Referring to the example illustrated in FIG. 2, the collar orienting apparatus 32 includes a recess 60 in the inside surface 48 of the collar 20. The recess 60 and the latch 36 are radially coincident with respect to the longitudinal axis of the conduit 22 at least once during each rotation of the conduit 22 relative to the collar 20. Being radially coincident means that the recess 60 and the latch 36 coincide on the same radius extending from the longitudinal axis 38. Preferably, the latch 36 and recess 60 also rotate in the same radial plane with respect to the longitudinal axis 38.

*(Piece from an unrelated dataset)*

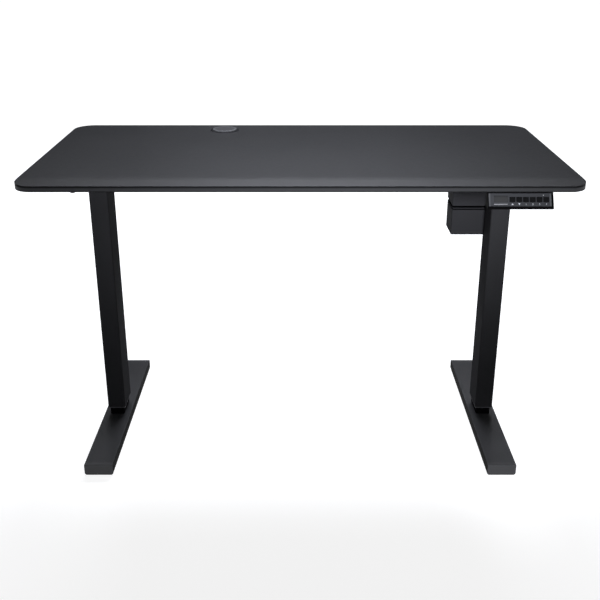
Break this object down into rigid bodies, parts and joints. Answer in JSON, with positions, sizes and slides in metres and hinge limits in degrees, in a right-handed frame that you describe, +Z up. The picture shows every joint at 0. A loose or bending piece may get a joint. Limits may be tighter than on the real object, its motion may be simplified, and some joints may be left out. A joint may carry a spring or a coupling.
{
  "type": "height adjustable standing desk",
  "caption": "Rectangular desktop with a gently falling front edge on two telescopic columns and flat feet, with a side motor and an edge handset.",
  "frame": {"origin": "on the floor under the middle of the desktop", "axes": "+Z up, +X along the desktop towards the handset's end, the user sits on the -Y side"},
  "size_m": [1.2, 0.6, 0.7322],
  "materials": {
    "desktop_film": "dark grey matt film over board",
    "black_steel": "fine-textured black powder coat",
    "dark_plastic": "matt black moulded plastic",
    "fascia_plastic": "satin dark grey plastic",
    "display_plastic": "smoked clear plastic",
    "grey_plastic": "mid grey moulded plastic",
    "key_rubber": "matt black key tops",
    "rubber": "black rubber",
    "white_plastic": "natural acetal",
    "cast_alloy": "die-cast alloy",
    "plain_steel": "machined steel",
    "screw_steel": "blackened steel",
    "motor_steel": "zinc-plated motor can",
    "brass_gear": "cut bronze teeth",
    "board": "green circuit board"
  },
  "bodies": {
    "left_leg": {"left_foot": "black_steel", "left_foot_bolts": "screw_steel", "left_foot_caps": "dark_plastic", "left_inner_column": "black_steel", "left_lift_nut": "white_plastic", "left_slide_sleeve": "white_plastic"},
    "right_leg": {"right_foot": "black_steel", "right_foot_bolts": "screw_steel", "right_foot_caps": "dark_plastic", "right_inner_column": "black_steel", "right_lift_nut": "white_plastic", "right_slide_sleeve": "white_plastic"},
    "left_front_glide": {"left_front_glide": "dark_plastic"},
    "left_rear_glide": {"left_rear_glide": "dark_plastic"},
    "right_front_glide": {"right_front_glide": "dark_plastic"},
    "right_rear_glide": {"right_rear_glide": "dark_plastic"},
    "left_screw": {"left_lead_screw": "plain_steel"},
    "right_screw": {"right_lead_screw": "plain_steel"},
    "shaft": {"cross_shaft": "plain_steel", "shaft_gears": "plain_steel"},
    "jack": {"jack_shaft": "plain_steel", "jack_gears": "brass_gear"},
    "worm": {"motor_worm": "plain_steel"},
    "grommet_cap": {"grommet_cap": "grey_plastic"},
    "key_up": {"key_up": "key_rubber"},
    "key_down": {"key_down": "key_rubber"},
    "key_1": {"key_1": "key_rubber"},
    "key_2": {"key_2": "key_rubber"},
    "key_3": {"key_3": "key_rubber"},
    "key_4": {"key_4": "key_rubber"},
    "desk": {"box_sockets": "dark_plastic", "bracket_pads": "rubber", "column_collars": "dark_plastic", "control_board": "board", "control_box": "dark_plastic", "control_plate": "black_steel", "desktop": "desktop_film", "desktop_screws": "screw_steel", "frame_bolts": "screw_steel", "front_rail": "black_steel", "gearbox_lid": "dark_plastic", "gearbox_shell": "dark_plastic", "grommet_ring": "dark_plastic", "handset_board": "board", "handset_display": "display_plastic", "handset_fascia": "fascia_plastic", "handset_housing": "dark_plastic", "left_gear_case": "cast_alloy", "left_outer_column": "black_steel", "left_side_bracket": "black_steel", "motor": "motor_steel", "motor_cover": "dark_plastic", "motor_flange": "dark_plastic", "rear_rail": "black_steel", "right_gear_case": "cast_alloy", "right_outer_column": "black_steel", "right_side_bracket": "black_steel", "screw_bearings": "plain_steel"}
  },
  "joints": [
    {"name": "desk_lift", "type": "slide", "parent": "left_leg", "child": "desk", "axis": [0, 0, 1], "range_m": [0, 0.45]},
    {"name": "right_leg_slide", "type": "slide", "parent": "desk", "child": "right_leg", "axis": [0, 0, -1], "range_m": [0, 0.45]},
    {"name": "left_screw_turn", "type": "hinge", "parent": "desk", "child": "left_screw", "pos_m": [-0.4818, 0, 0.6], "axis": [0, 0, 1], "continuous": true},
    {"name": "right_screw_turn", "type": "hinge", "parent": "desk", "child": "right_screw", "pos_m": [0.4818, 0, 0.6], "axis": [0, 0, 1], "continuous": true},
    {"name": "shaft_turn", "type": "hinge", "parent": "desk", "child": "shaft", "pos_m": [0, 0, 0.6595], "axis": [1, 0, 0], "continuous": true},
    {"name": "jack_turn", "type": "hinge", "parent": "desk", "child": "jack", "pos_m": [0.4176, 0.033, 0.6595], "axis": [1, 0, 0], "continuous": true},
    {"name": "worm_turn", "type": "hinge", "parent": "desk", "child": "worm", "pos_m": [0.4176, 0.0605, 0.6595], "axis": [0, 0, 1], "continuous": true},
    {"name": "grommet_cap_lift", "type": "slide", "parent": "desk", "child": "grommet_cap", "axis": [0, 0, 1], "range_m": [0, 0.03]},
    {"name": "left_front_glide_screw", "type": "slide", "parent": "left_leg", "child": "left_front_glide", "axis": [0, 0, -1], "range_m": [0, 0.008]},
    {"name": "left_rear_glide_screw", "type": "slide", "parent": "left_leg", "child": "left_rear_glide", "axis": [0, 0, -1], "range_m": [0, 0.008]},
    {"name": "right_front_glide_screw", "type": "slide", "parent": "right_leg", "child": "right_front_glide", "axis": [0, 0, -1], "range_m": [0, 0.008]},
    {"name": "right_rear_glide_screw", "type": "slide", "parent": "right_leg", "child": "right_rear_glide", "axis": [0, 0, -1], "range_m": [0, 0.008]},
    {"name": "key_up_press", "type": "slide", "parent": "desk", "child": "key_up", "axis": [0, 0.866, -0.5], "range_m": [0, 0.0006], "stiffness_N_per_m": 600, "springref_m": -0.0006},
    {"name": "key_down_press", "type": "slide", "parent": "desk", "child": "key_down", "axis": [0, 0.866, -0.5], "range_m": [0, 0.0006], "stiffness_N_per_m": 600, "springref_m": -0.0006},
    {"name": "key_1_press", "type": "slide", "parent": "desk", "child": "key_1", "axis": [0, 0.866, -0.5], "range_m": [0, 0.0006], "stiffness_N_per_m": 600, "springref_m": -0.0006},
    {"name": "key_2_press", "type": "slide", "parent": "desk", "child": "key_2", "axis": [0, 0.866, -0.5], "range_m": [0, 0.0006], "stiffness_N_per_m": 600, "springref_m": -0.0006},
    {"name": "key_3_press", "type": "slide", "parent": "desk", "child": "key_3", "axis": [0, 0.866, -0.5], "range_m": [0, 0.0006], "stiffness_N_per_m": 600, "springref_m": -0.0006},
    {"name": "key_4_press", "type": "slide", "parent": "desk", "child": "key_4", "axis": [0, 0.866, -0.5], "range_m": [0, 0.0006], "stiffness_N_per_m": 600, "springref_m": -0.0006}
  ],
  "couplings": [
    {"joint": "right_leg_slide", "follows": "desk_lift", "ratio": 1},
    {"joint": "right_screw_turn", "follows": "desk_lift", "rad_per_m": 1047.2},
    {"joint": "left_screw_turn", "follows": "desk_lift", "rad_per_m": -1047.2},
    {"joint": "shaft_turn", "follows": "desk_lift", "rad_per_m": -1047.2},
    {"joint": "jack_turn", "follows": "desk_lift", "rad_per_m": 1047.2},
    {"joint": "worm_turn", "follows": "desk_lift", "rad_per_m": 26180}
  ]
}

As exemplified in FIG. 2, the collar includes a sealing surface 48 for sealing the orifice 34 when the orifice 34 and orifice 35 are not radially coincident. In other words, when the conduit 22 is in the defined rotational orientation with respect to the collar 20, the latch 36 and recess 60 are radially coincident so that orifice 34 and orifice 35 are also radially coincident. When the latch 36 and recess 60 are not in the defined rotational orientation and not radially coincident, the inside surface 48 of the collar 20 effectively seals the orifice 34. The latch 36, orifice 34, orifice 35 and recess 60 are designed so that the orifice 34 and orifice 35 are aligned any time the conduit 22 is in the defined rotational orientation with respect to the collar 20, regardless of which direction the conduit 22 is rotating. Consequently, anytime the conduit 22 rotates into or through the defined rotational orientation, the two aligned orifices 34 and 35 will allow fluid passage to create a pressure pulse, or signal 26. Further description of various embodiments of the preferred collar orienting apparatus 32 and method can be found in U.S. Pat. No. 4,948,925.
In the preferred embodiment, the signal is generated by pumping pressurized fluid through the conduit 22 and through the collar orienting apparatus 32; recording a pressure profile or pressure history (also known as a "pump signature") of the pumped fluid when the conduit 22 is not rotating, as is well known in the art and as exemplified in FIG. 3; recording a pressure profile of the pumped fluid when the conduit is rotating, as exemplified in FIG. 4; and comparing the pressure profiles to generate the collar signal 26, as illustrated in FIGS. 5 and 6.
FIG. 4 shows a recording of the fluid pressure in a drillstring versus time while drilling with the drillstring 22 rotating at 60 revolutions per minute (rpm). The predominant pressure variations on FIG. 4 are the pressure fluctuations caused by the cyclic motion of the plungers and valves in the pump used for the test.
FIG. 3 is a recording of the fluid pressure versus time when the pump is operating and the drillstring 22 is not rotating. FIGS. 3 and 4 appear to be very similar until the FIGS. are overlain, as illustrated in FIG. 5, and the divergence identified. Since the divergence identifies the signal 26, the divergence is indicated by reference number 26 on FIG. 5.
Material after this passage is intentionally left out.